The job of government is to ensure that taxpayers’ funds are distributed fairly to public and private schools. Getting into the weeds of allocating funds on the basis of the perceived socio-economic circumstances of students is akin to affirmative action. It is ineffective, discriminatory, distorting and unfair. And, of course, it results in the creation of barely understandable complex messes which later governments have to clean up. To be clear, in saying this I am abstracting from children with special needs who do require discrimination in their favour.

Let me occupy my own cloud cuckoo land. The amount the federal government spends on schools should return to its level during the last year when Australia ran a surplus (2007-08); adjusted annually for subsequent increases in full-time average weekly earnings and student numbers. I don’t precisely know what this trajectory of spending would come to. I do know that it would be considerably less than it is now.

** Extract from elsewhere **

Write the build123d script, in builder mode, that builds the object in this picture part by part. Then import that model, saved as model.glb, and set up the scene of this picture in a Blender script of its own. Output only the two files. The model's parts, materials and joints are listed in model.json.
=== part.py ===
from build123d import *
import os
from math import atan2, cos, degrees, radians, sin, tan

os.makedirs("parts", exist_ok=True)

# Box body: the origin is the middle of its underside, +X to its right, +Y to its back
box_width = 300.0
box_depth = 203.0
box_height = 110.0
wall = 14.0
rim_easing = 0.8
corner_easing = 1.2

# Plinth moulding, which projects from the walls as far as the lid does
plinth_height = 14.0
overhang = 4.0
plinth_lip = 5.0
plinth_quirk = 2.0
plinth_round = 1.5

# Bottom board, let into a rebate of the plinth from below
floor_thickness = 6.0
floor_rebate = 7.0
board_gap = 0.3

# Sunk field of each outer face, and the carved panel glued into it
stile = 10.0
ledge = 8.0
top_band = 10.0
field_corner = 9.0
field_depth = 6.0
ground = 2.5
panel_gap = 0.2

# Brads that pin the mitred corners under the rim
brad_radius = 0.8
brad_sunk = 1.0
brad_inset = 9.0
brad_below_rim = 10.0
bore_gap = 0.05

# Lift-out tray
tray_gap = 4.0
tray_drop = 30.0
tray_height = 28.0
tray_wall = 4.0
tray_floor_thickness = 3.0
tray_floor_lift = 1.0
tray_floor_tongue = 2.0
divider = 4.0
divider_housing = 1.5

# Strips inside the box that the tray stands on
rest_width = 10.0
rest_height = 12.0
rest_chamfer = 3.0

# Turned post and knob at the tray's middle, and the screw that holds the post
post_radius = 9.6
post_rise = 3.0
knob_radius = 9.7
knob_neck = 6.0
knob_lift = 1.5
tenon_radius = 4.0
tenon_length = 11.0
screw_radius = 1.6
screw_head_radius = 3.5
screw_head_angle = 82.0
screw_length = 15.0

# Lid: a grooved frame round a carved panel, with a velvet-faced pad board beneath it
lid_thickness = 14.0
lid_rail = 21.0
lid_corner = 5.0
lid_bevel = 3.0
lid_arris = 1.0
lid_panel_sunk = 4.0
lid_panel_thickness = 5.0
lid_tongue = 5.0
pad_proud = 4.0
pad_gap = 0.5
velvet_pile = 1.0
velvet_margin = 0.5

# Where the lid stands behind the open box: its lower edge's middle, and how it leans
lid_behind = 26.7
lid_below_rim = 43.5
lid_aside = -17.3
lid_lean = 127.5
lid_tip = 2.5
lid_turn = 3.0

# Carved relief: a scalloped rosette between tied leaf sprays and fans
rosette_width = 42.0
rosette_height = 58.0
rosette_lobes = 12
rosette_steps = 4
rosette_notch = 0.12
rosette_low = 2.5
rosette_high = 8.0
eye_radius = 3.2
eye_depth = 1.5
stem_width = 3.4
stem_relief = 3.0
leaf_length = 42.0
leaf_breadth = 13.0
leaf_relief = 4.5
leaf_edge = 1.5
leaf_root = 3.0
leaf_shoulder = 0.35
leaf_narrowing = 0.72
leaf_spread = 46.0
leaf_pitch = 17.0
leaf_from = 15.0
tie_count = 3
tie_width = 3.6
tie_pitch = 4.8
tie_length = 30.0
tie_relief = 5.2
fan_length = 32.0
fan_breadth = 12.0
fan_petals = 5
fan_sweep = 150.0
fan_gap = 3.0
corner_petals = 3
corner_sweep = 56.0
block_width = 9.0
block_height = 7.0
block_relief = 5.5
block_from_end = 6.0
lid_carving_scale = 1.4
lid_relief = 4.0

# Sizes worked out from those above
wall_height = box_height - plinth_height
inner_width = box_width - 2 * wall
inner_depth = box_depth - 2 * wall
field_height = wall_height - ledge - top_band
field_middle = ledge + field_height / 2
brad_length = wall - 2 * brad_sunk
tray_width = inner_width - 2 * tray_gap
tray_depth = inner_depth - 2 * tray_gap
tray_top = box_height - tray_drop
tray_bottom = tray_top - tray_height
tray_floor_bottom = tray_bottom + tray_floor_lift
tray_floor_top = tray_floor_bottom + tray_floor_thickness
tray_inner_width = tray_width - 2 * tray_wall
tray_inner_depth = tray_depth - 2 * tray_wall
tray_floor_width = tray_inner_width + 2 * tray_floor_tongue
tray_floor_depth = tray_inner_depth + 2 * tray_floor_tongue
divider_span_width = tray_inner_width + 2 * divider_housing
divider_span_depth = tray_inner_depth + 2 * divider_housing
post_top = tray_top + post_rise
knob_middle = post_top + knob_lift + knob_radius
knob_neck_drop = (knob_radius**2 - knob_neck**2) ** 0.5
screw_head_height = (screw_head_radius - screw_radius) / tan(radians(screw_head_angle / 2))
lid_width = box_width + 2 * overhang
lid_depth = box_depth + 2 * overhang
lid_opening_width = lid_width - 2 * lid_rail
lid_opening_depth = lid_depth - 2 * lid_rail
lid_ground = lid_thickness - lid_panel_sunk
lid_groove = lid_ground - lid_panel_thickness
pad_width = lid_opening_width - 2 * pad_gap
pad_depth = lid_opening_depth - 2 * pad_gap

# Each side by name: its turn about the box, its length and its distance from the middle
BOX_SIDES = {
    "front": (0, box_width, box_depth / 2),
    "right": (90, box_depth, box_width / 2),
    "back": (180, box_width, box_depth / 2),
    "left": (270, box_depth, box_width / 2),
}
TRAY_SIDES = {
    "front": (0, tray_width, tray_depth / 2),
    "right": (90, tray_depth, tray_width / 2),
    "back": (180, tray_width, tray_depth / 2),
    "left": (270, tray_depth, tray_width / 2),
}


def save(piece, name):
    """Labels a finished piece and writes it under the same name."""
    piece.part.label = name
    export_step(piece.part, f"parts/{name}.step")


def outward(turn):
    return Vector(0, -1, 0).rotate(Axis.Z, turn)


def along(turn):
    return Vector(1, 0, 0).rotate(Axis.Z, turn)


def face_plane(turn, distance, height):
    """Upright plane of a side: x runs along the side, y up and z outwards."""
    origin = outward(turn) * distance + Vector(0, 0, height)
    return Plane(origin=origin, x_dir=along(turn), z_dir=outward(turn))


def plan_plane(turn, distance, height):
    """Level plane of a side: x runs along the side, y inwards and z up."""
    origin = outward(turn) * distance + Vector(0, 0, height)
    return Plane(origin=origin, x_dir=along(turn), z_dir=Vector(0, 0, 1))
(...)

So far as I recall students were doing no worse in 2007-08 than now. Consideration could be given to increasing funding further when the government again starts paying its way. Now that’s a novel thought.

There is nothing like a shortage of money to focus the mind. With less money to spend, school administrators would need to pare down curriculums, rid them of much exotica, and put more focus on ‘the three Rs’. This could be reinforced in public schools by a policy of rewarding principals and teachers whose pupils excelled in standardised national tests and of penalising those whose pupils performed dismally. Once again Australia might best Kazakhstan in maths.

Of course the entire responsibility for schooling should be passed to the states and territories. But that is beyond even my vivid imagination to contemplate. So back to real life: Schooling will stay as an inefficient, duplicating, buck-passing, amalgam of federal and state governance. Curriculums will remain crowded. Bad teachers will draw their salaries. The federal government will continue to spend vast sums of money it doesn’t have in pursuit of chimeras.

This particular chimera is that throwing money at schools will improve educational outcomes which, in turn, will apparently boost economic growth in the telescopic future. It is a stretch beyond satire. Governments should spend within their means on schools and, within that constraint; focus on how to get good teachers, teaching a core curriculum. C’mon that’s too hard. It’s simpler to spend more borrowed money.